2.1. Student Engagement

Student engagement refers to the degree of attention, curiosity, interest, optimism, and enthusiasm that students demonstrate during learning, which also reflects their intrinsic motivation for academic progress [13,14]. Learning engagement is a critical element in the educational process, directly impacting students’ learning outcomes and developmental progress [15]. Research indicates that student engagement levels show positive correlations with academic performance, progress, graduation rates, satisfaction, and deeper learning. This relationship manifests not only in knowledge acquisition but also in students’ holistic development [16,17,18]. Especially in classroom teaching, a teacher faces a large number of students and finds it difficult to pay attention to each individual student. Therefore, an effective assessment of student participation cannot only concretely demonstrate the students’ classroom performance but must also provide a basis for the teacher to evaluate the effectiveness of classroom teaching.
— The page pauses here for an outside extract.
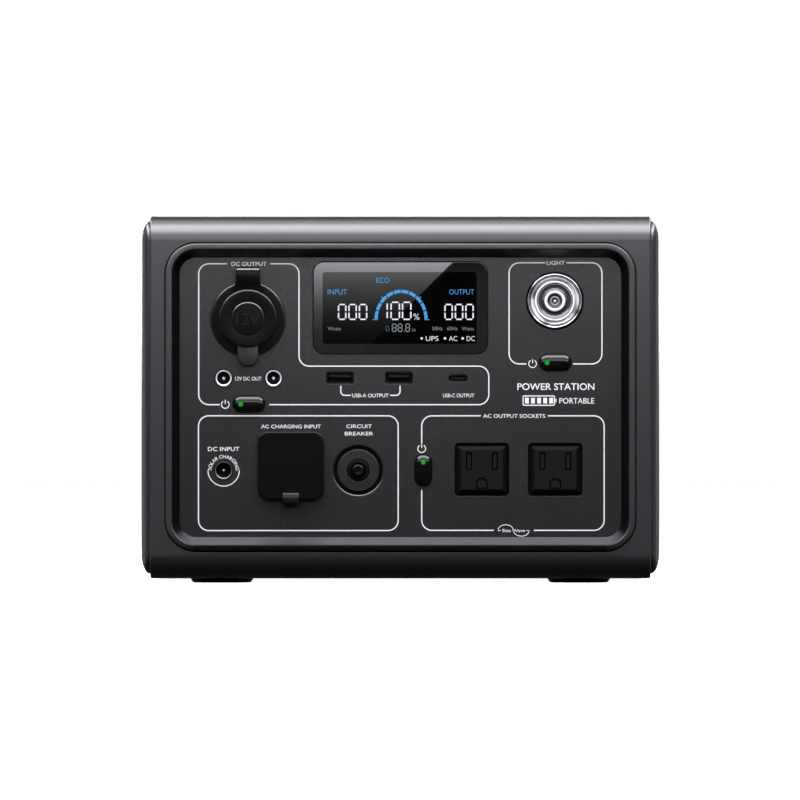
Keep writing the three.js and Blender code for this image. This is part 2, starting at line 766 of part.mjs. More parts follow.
const DECK = { size: [224, 110], y: 28, from: 80, thick: 1.6 };
const INVERTER_Z = 86; // underside of the inverter's board
const HEATSINK = { left: -100, right: -10, front: 30, back: 76, base: 4, top: 128 };
const FIN = { count: 9, pitch: 11, thick: 2 };

// A metal deck over the battery carries the inverter's board with its largest parts.
function addInverter() {
  const boardTop = INVERTER_Z + BOARD_THICK;
  const onBoard = boardTop + 0.4;
  const deck = block(DECK.size, 4, DECK.from, DECK.from + DECK.thick, { at: [0, DECK.y] });
  piece("deck_plate", deck, MATERIAL.aluminium);
  piece("inverter_board", box(-108, 92, -20, 80, INVERTER_Z, boardTop), MATERIAL.board);

  const { left, right, front: near, back, base, top } = HEATSINK;
  const fins = Array.from({ length: FIN.count }, (_, i) => {
    const x = left + i * FIN.pitch;
    return box(x, x + FIN.thick, near, back, onBoard + base - 1, top);
  });
  const heatsink = join(box(left, right, near, back, onBoard, onBoard + base), ...fins);
  piece("inverter_heatsink", heatsink, MATERIAL.aluminium);

  const winding = block([34, 52], 8, onBoard + 5, onBoard + 31, { at: [33, 45] });
  const core = box(10, 56, 25, 65, onBoard, onBoard + 36);
  piece("transformer", join(core, winding), MATERIAL.ferrite);
  const can = rod(12.5, onBoard, onBoard + 40, 20);
  piece("bulk_capacitor", can, MATERIAL.gloss, station, [-60, 0]);
}

const FAN = { side: 60, bore: 28, hub: 12.5, axle: 1.5, at: [24, 30], from: -23, thick: 15 };
const VANE = { count: 7, thick: 1.4, width: 11, pitch: 0.6, clear: 1.2 };

// The fan blows out through the right cover's vents.
function addFan() {
  const { side, bore, hub, axle, at, from, thick } = FAN;
  const to = from + thick;
  const rotorBack = from + 3;
  const arms = [0, 1, 2].map((i) =>
    box(0, bore + 1, -2, 2, from, from + 2).rotateZ(((2 * i + 0.5) * Math.PI) / 3),
  );
  const ring = cut(block([side, side], 4, from, to), rod(bore, from - 1, to + 1, 28));
  const motor = rod(hub, from, from + 2, 20);
  const axleHole = rod(axle + GAP, from - 1, from + 3, 12);
  piece("fan_frame", cut(join(ring, motor, ...arms), axleHole), MATERIAL.blackPlastic, rightSide, at);

  const vanes = Array.from({ length: VANE.count }, (_, i) =>
    box(hub - 1, bore - VANE.clear, -VANE.thick / 2, VANE.thick / 2, -VANE.width / 2, VANE.width / 2)
      .rotateX(VANE.pitch)
      .rotateZ((i * 2 * Math.PI) / VANE.count)
      .translate(0, 0, (rotorBack + to) / 2 - 0.4),
  );
  const spindle = rod(axle, from + 0.5, rotorBack + 1, 12);
  const rotor = join(rod(hub, rotorBack, to - 1, 20), spindle, ...vanes);
  piece("fan_rotor", rotor, MATERIAL.blackPlastic, rightSide, at);
}

// ---------------------------------------------------------------- assembly

addSleeve();
piece("right_side_cover", sideCover(1), MATERIAL.cover, rightSide);
piece("left_side_cover", sideCover(-1), MATERIAL.cover, leftSide);
addFeet();
addHandle();
addTray();
addBezel();
addPanel();
addDisplay();
addLamp();
addButton("dc", AT.dcButton, 0);
addButton("light", AT.lightButton, 0);
addButton("ac", AT.acButton, -Math.PI / 2);
addCarSocket();
addSockets();
addInlet();
addBreaker();
addOutlets();
addControlBoard();
addBattery();
addInverter();
addFan();

export default station;
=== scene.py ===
"""The looks of the portable power station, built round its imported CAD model."""

import math

import bmesh
import bpy
from mathutils import Matrix, Vector


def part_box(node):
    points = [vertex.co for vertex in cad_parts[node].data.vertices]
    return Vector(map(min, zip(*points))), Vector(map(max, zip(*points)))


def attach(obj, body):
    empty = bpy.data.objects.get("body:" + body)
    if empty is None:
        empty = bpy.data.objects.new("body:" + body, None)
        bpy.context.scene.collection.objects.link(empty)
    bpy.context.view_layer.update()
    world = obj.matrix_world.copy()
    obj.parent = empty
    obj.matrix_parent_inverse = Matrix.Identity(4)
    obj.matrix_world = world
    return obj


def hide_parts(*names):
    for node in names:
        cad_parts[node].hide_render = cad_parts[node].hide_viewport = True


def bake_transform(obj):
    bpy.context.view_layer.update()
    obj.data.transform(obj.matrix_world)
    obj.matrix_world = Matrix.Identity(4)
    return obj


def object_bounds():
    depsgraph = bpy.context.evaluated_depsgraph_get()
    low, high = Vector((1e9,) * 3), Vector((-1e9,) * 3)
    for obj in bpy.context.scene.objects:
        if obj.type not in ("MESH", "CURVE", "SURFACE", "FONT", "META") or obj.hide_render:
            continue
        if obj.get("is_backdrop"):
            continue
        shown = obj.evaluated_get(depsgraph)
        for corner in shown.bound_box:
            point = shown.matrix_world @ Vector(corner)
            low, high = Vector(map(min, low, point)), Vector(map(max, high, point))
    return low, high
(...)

The current research on student engagement primarily focuses on online learning environments. For instance, Liu et al. systematically investigated the impact of cognitive and affective engagement on learning outcomes in MOOC contexts [19]. Monkaresi et al. innovatively integrated facial expression analysis with self-report data to achieve engagement detection in online writing activities [20]. Rehman et al. established an online learning engagement assessment model through EEG signal analysis [21]. These studies employ diversified technological approaches that have significantly enhanced the objectivity, efficiency, and intelligence of engagement assessment. It is noteworthy that the successful implementation of these studies largely relies on the distinctive advantages of online learning environments, which enable precise acquisition of students’ facial feature data and comprehensive recording of learning behavior trajectories, thereby providing solid data support for engagement research.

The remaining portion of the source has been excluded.